### EXERCISE DETAILS
Copy out all lines with the word "behind" in them.

-- Start MATERIAL PROVIDED --

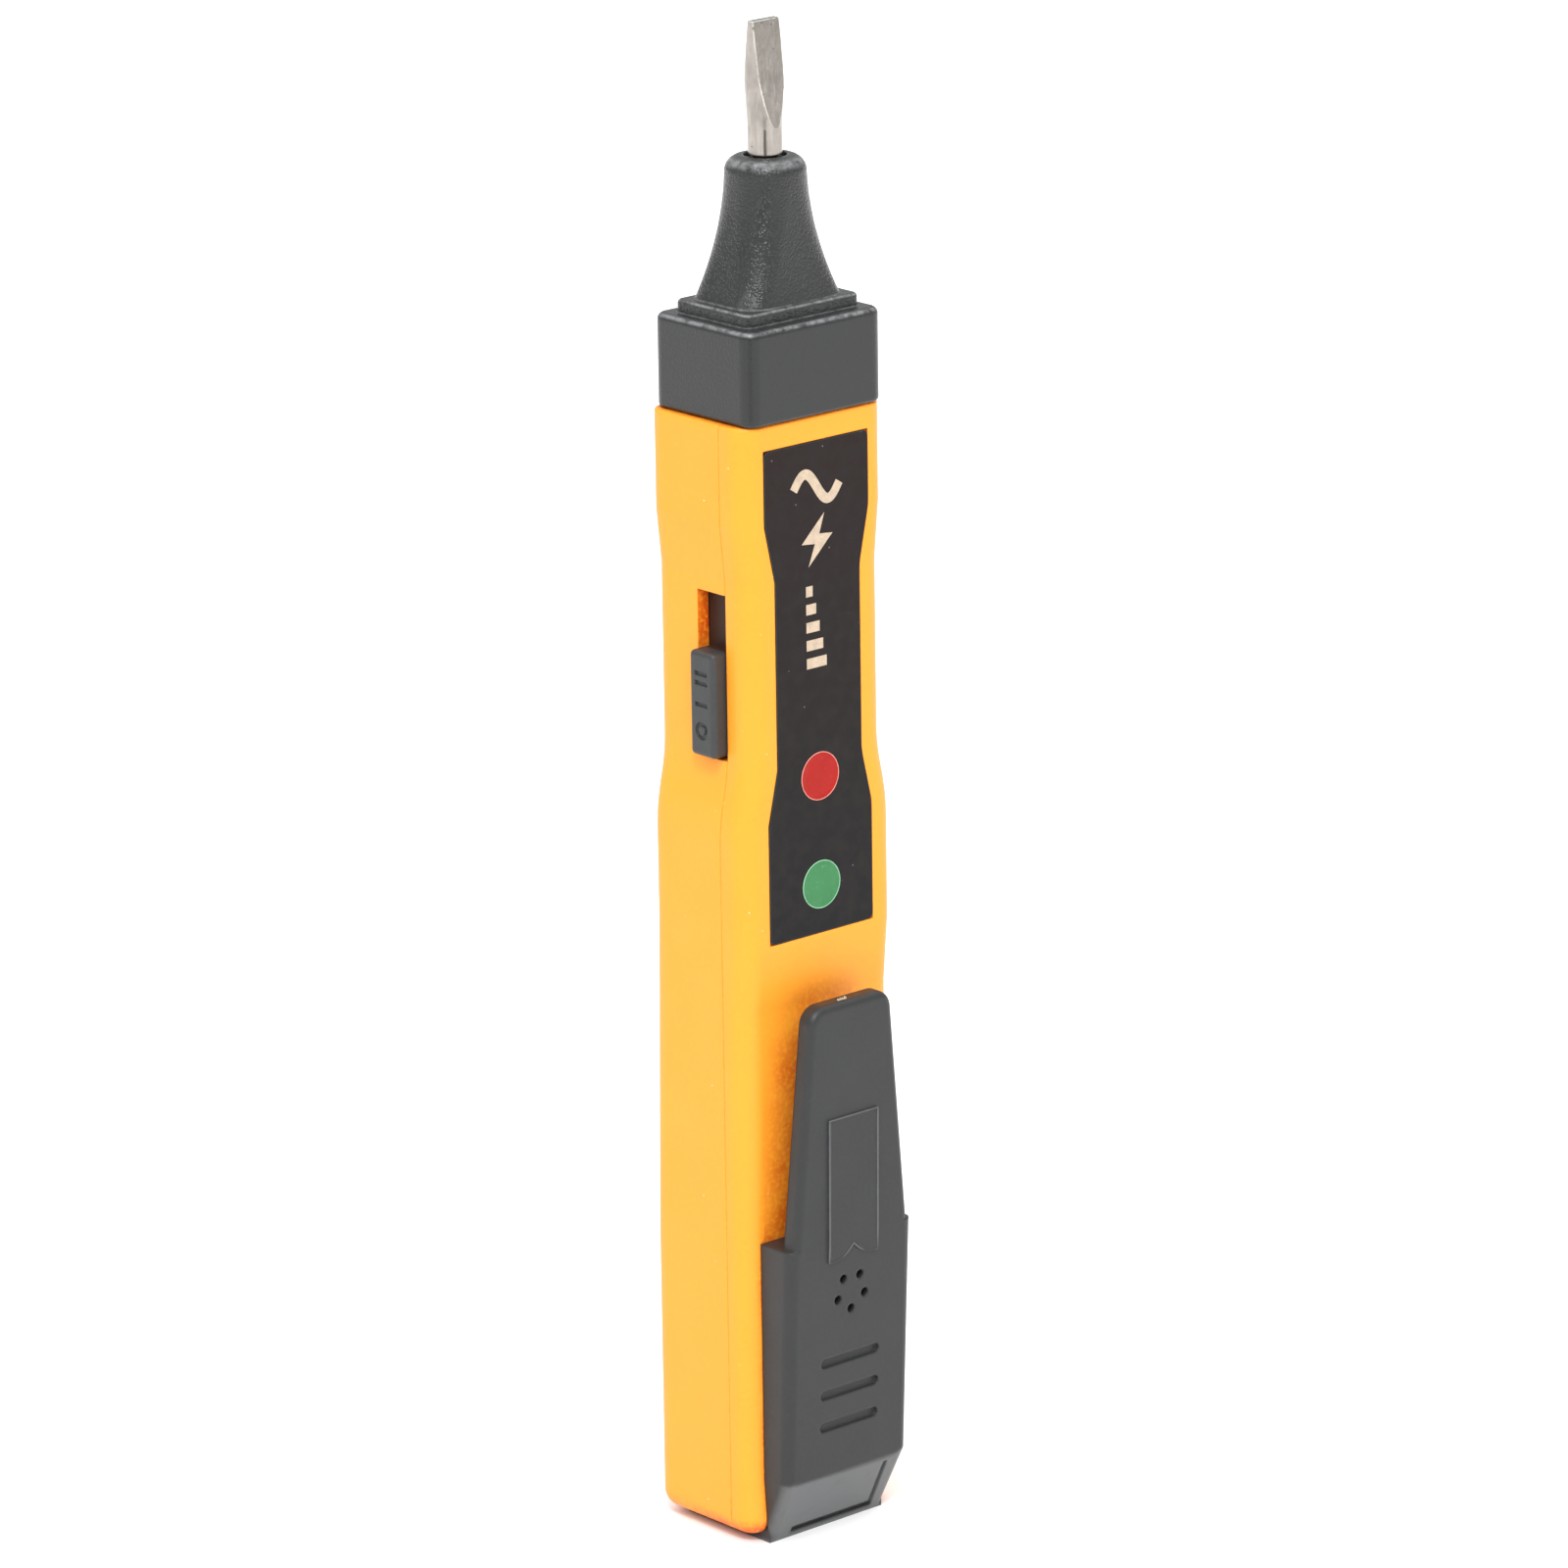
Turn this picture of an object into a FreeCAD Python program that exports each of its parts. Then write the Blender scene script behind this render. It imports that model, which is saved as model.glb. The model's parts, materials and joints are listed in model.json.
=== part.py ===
"""Pen-shaped non-contact voltage tester with a screwdriver blade.

The pen stands on its tail. +Z runs from the tail to the blade tip, -Y is the front with the
label and the clip, and -X is the side with the slide switch. The origin is on the blade's axis
at the flat end of the tail. All sizes are millimetres.
"""
import FreeCAD
import Part
import Sketcher

import math
import os
import re

SIZES = (
    # Case: two shells that meet on a plane parallel to the front.
    ("case_bottom", 0.8, "lower rim of the shells"),
    ("case_top", 120.3, "shoulder under the nose"),
    ("case_front", -7.05, "front face"),
    ("case_back", 8.0, "back face"),
    ("parting", -3.3, "plane where the shells meet"),
    ("dip", 0.65, "how far the front lies back behind the clip"),
    ("dip_low", 58.0, "where the front starts to lean forward"),
    ("dip_high", 65.0, "where it meets the plane of the label"),
    ("swell", 0.8, "how far the back stands out round the battery"),
    ("swell_low", 32.0, "top of the thick part of the back"),
    ("swell_high", 66.0, "where the back is at its thinnest again"),
    ("lower_half", 10.47, "half width of the grip"),
    ("waist_half", 9.26, "half width of the waist"),
    ("upper_half", 9.84, "half width of the head"),
    ("lower_end", 78.3, "top of the grip"),
    ("waist_low", 84.0, "bottom of the waist"),
    ("waist_high", 103.8, "top of the waist"),
    ("upper_start", 109.8, "bottom of the head"),
    ("waist_blend", 20.0, "radius between grip, waist and head"),
    ("case_corner", 2.45, "radius of the long corners"),
    ("case_foot", 2.0, "radius round the lower rim"),
    ("case_brim", 0.35, "radius round the shoulder"),
    ("parting_line", 0.1, "chamfer where the shells meet"),
    ("wall", 1.5, "wall of the shells"),
    ("mouth_half", 8.1, "half width of the battery mouth"),
    ("mouth_top", 3.0, "height of the mouth's thick rim"),
    ("notch_top", 2.75, "height of the gap in the front rim"),
    ("neck_half", 7.6, "half width of the neck inside the nose"),
    ("neck_depth", 5.9, "half depth of the neck"),
    ("neck_wall", 1.2, "wall of the neck"),
    ("neck_top", 126.3, "top of the neck"),
    # Nose: collar, step and flared boot.
    ("collar_half", 9.17, "half width of the collar"),
    ("collar_depth", 7.46, "half depth of the collar"),
    ("collar_corner", 1.5, "corner radius of the collar"),
    ("collar_top", 130.2, "top of the collar"),
    ("step_half", 7.65, "half width of the step"),
    ("step_depth", 5.65, "half depth of the step"),
    ("step_corner", 0.9, "corner radius of the step"),
    ("step_top", 131.6, "top of the step"),
    ("boot_half", 6.7, "half width of the boot's foot"),
    ("boot_depth", 5.15, "half depth of the boot's foot"),
    ("boot_corner", 2.6, "corner radius of the boot's foot"),
    ("boot_top", 146.2, "top of the boot"),
    ("boot_tip", 4.1, "radius of the boot's round end"),
    ("boot_round", 1.7, "rounding of the boot's end"),
    ("soft_edge", 0.45, "rounding of moulded edges"),
    ("nose_gap", 0.05, "joint line under the collar"),
    ("socket_top", 126.6, "top of the socket for the neck"),
    ("mouth_bore", 2.25, "radius of the recess round the blade"),
    ("mouth_depth", 0.6, "depth of the recess round the blade"),
    # Blade.
    ("tip_height", 160.0, "blade tip"),
    ("shaft", 1.78, "radius of the bare shaft"),
    ("tang", 1.3, "radius of the tang in the nose"),
    ("tang_top", 146.3, "shoulder between the tang and the bare shaft"),
    ("shaft_bottom", 121.5, "inner end of the shaft"),
    ("flange", 2.6, "radius of the flange that holds the blade"),
    ("flange_low", 127.6, "bottom of the flange"),
    ("flange_high", 129.0, "top of the flange"),
    ("flare_start", 149.0, "where the shaft starts to widen"),
    ("flare", 2.04, "half width at the widest"),
    ("flare_height", 153.8, "height of the widest point"),
    ("tip_half", 1.8, "half width of the tip"),
    ("flat_start", 149.0, "where the flats leave the shaft"),
    ("tip_thick", 0.3, "half thickness of the tip"),
    ("fit", 0.06, "clearance of close fits"),
    # Label and lights.
    ("label_bottom", 65.6, "lower edge of the label"),
    ("label_top", 117.6, "upper edge of the label"),
    ("label_half", 7.0, "half width of the label"),
    ("label_waist", 5.7, "half width of the label at the waist"),
    ("label_thick", 0.3, "thickness of the label"),
    ("label_corner", 0.6, "corner radius of the label"),
    ("label_proud", 0.03, "how far the label stands out"),
    ("label_gap", 0.12, "gap round the label"),
    ("red_height", 82.3, "centre of the red light"),
    ("green_height", 70.7, "centre of the green light"),
    ("lens", 2.5, "radius of a light's lens"),
    ("lens_flange", 3.2, "radius of the lens flange"),
    ("lens_back", -5.0, "back of the lens"),
    # Circuit board and what it carries.
    ("board_half", 6.6, "half width of the board"),
    ("board_front", -4.2, "front of the board"),
    ("board_back", -3.2, "back of the board"),
    ("board_bottom", 38.0, "lower edge of the board"),
    ("board_top", 118.0, "upper edge of the board"),
    ("boss", 1.8, "radius of a screw boss"),
    ("pilot", 0.7, "radius of a screw hole"),
    ("boss_across", 4.6, "screw boss from the middle"),
    ("boss_low", 43.0, "lower screw boss"),
    ("boss_high", 113.5, "upper screw boss"),
    # Slide switch.
    ("slot_low", 84.9, "lower end of the switch slot"),
    ("slot_high", 102.4, "upper end of the switch slot"),
    ("slot_back", 0.95, "rear edge of the switch slot"),
    ("knob_low", 85.3, "lower end of the knob"),
    ("knob_high", 96.4, "upper end of the knob"),
    ("knob_front", -3.15, "front edge of the knob"),
    ("knob_rear", 0.6, "rear edge of the knob"),
    ("knob_out", -10.9, "outer face of the knob"),
    ("knob_round", 0.55, "rounding of the knob"),
    ("mark_deep", 0.22, "depth of the switch marks"),
    ("mark_line", 0.24, "half width of a mark's line"),
    ("mark_reach", 0.95, "half length of a mark's line"),
    ("plate_out", -7.7, "outer face of the slide plate"),
    ("plate_in", -6.95, "inner face of the slide plate"),
    ("plate_low", 78.6, "lower end of the slide plate"),
    ("plate_high", 103.3, "upper end of the slide plate"),
    ("plate_front", -4.0, "front edge of the slide plate"),
    ("plate_rear", 2.2, "rear edge of the slide plate"),
    ("can_out", -6.5, "outer face of the switch can"),
    ("can_in", -2.4, "inner face of the switch can"),
    ("can_rear", 0.8, "rear of the switch can"),
    ("can_low", 87.4, "lower end of the switch can"),
    ("can_high", 100.6, "upper end of the switch can"),
    ("lever_middle", -1.2, "lever's place between front and back"),
    ("lever_half", 0.8, "half depth of the lever"),
    ("lever_low", 90.2, "lower side of the lever"),
    ("lever_high", 92.2, "upper side of the lever"),
    ("lever_out", -8.3, "outer end of the lever"),
    ("lever_in", -5.6, "inner end of the lever"),
    ("switch_travel", 5.6, "travel of the knob"),
    # Battery compartment.
    ("cell", 5.15, "radius of the battery"),
    ("cell_back", 0.9, "battery axis behind the blade axis"),
    ("cell_low", 6.0, "bottom of the battery"),
    ("cell_shoulder", 33.9, "shoulder of the battery"),
    ("cell_top", 34.5, "top of the battery's button"),
    ("cell_button", 1.75, "radius of the battery's button"),
    ("cell_room", 5.3, "radius of the compartment"),
    ("bulkhead_low", 35.1, "bottom of the bulkhead"),
    ("bulkhead_high", 36.4, "top of the bulkhead"),
    ("rib_thick", 1.2, "thickness of a cradle rib"),
    ("rib_first", 12.0, "lowest cradle rib"),
    ("rib_pitch", 9.0, "distance between cradle ribs"),
    ("strip_half", 1.5, "half width of the contact strip"),
    ("strip_front", 6.24, "front of the contact strip"),
    ("strip_low", 4.0, "lower end of the contact strip"),
    ("strip_high", 39.0, "upper end of the contact strip"),
    ("sheet_metal", 0.25, "thickness of the contacts"),
    # Battery door with its clip.
    ("door_half", 8.56, "half width of the door"),
    ("tail_half", 8.1, "half width of the tail"),
    ("door_top", 33.4, "top of the door"),
    ("door_back", -6.48, "back of the door on the case"),
    ("door_face_top", -11.2, "front of the door at its top"),
    ("bevel_top", 7.4, "where the tail's bevel starts"),
    ("bevel_front", -10.0, "front of the door there"),
    ("tail_front", -6.43, "front edge of the flat tail"),
    ("plug_high", 2.6, "height of the plug in the mouth"),
    ("plug_rear", 6.35, "rear of the plug"),
    ("plug_half", 7.87, "half width of the plug"),
    ("door_round", 1.2, "rounding of the door's long edges"),
    ("rail_in", 5.7, "inner side of a rail"),
    ("rail_out", 6.8, "outer side of a rail"),
    ("rail_lip", 7.95, "outer side of a rail's lip"),
    ("rail_top", 19.5, "upper end of the rails"),
    ("lip_front", -5.43, "front of a rail's lip"),
    ("lip_back", -4.4, "back of a rail's lip"),
    ("rail_room", 0.12, "clearance of the rails"),
    ("arm_top", 59.2, "free end of the clip"),
    ("arm_front", -11.6, "front of the clip at its free end"),
    ("arm_thick", 1.9, "thickness of the clip"),
    ("arm_root", 7.9, "half width of the clip at its root"),
    ("arm_tip", 5.5, "half width of the clip at its end"),
    ("arm_gap", 0.06, "joint line at the clip's root"),
    ("arm_corner", 2.0, "corner radius of the clip's end"),
    ("nub", 1.1, "radius of the gripping ridge"),
    ("nub_height", 56.2, "height of the gripping ridge"),
    ("ribbon_half", 3.35, "half width of the ribbon panel"),
    ("ribbon_low", 31.2, "lower corners of the ribbon panel"),
    ("ribbon_notch", 32.7, "peak of the notch in the ribbon panel"),
    ("ribbon_high", 46.8, "upper edge of the ribbon panel"),
    ("ribbon_curve", 3.4, "radius of the ribbon's two scallops"),
    ("ribbon_raise", 0.2, "how far the ribbon panel stands out"),
    ("arm_round", 0.8, "rounding of the clip's front edges"),
    ("gate_half", 0.5, "half width of the mould gate's stub on the clip"),
    ("gate_high", 0.22, "height of the mould gate's stub"),
    ("grip_half", 4.05, "half length of a grip slot"),
    ("grip_wide", 0.53, "half width of a grip slot"),
    ("grip_deep", 0.45, "depth of a grip slot"),
    ("grip_low", 12.75, "lowest grip slot"),
    ("grip_pitch", 3.6, "distance between grip slots"),
    ("groove_left", -5.3, "left end of the groove on the bevel"),
    ("groove_right", 6.0, "right side of the groove on the bevel"),
    ("groove_low", 0.75, "lower side of the groove on the bevel"),
    ("groove_high", 6.5, "upper end of the groove on the bevel"),
    ("groove_wide", 0.62, "width of the groove on the bevel"),
    ("groove_deep", 0.35, "depth of the groove on the bevel"),
    ("sound_height", 27.3, "centre of the sound holes"),
    ("sound_ring", 1.95, "radius of the ring of sound holes"),
    ("sound_hole", 0.5, "radius of a sound hole"),
    ("sound_port", 2.9, "radius of the port behind them"),
    # Sounder.
    ("disc", 5.9, "radius of the sounder's disc"),
    ("disc_front", -5.5, "front of the disc"),
    ("disc_thick", 0.2, "thickness of the disc"),
    ("ceramic", 4.4, "radius of the sounder's ceramic"),
    ("lead", 0.3, "radius of a lead"),
)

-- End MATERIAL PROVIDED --

### TASK SOLUTION
Turn this picture of an object into a FreeCAD Python program that exports each of its parts. Then write the Blender scene script behind this render. It imports that model, which is saved as model.glb. The model's parts, materials and joints are listed in model.json.
    ("dip", 0.65, "how far the front lies back behind the clip"),
    ("cell_back", 0.9, "battery axis behind the blade axis"),
    ("sound_port", 2.9, "radius of the port behind them"),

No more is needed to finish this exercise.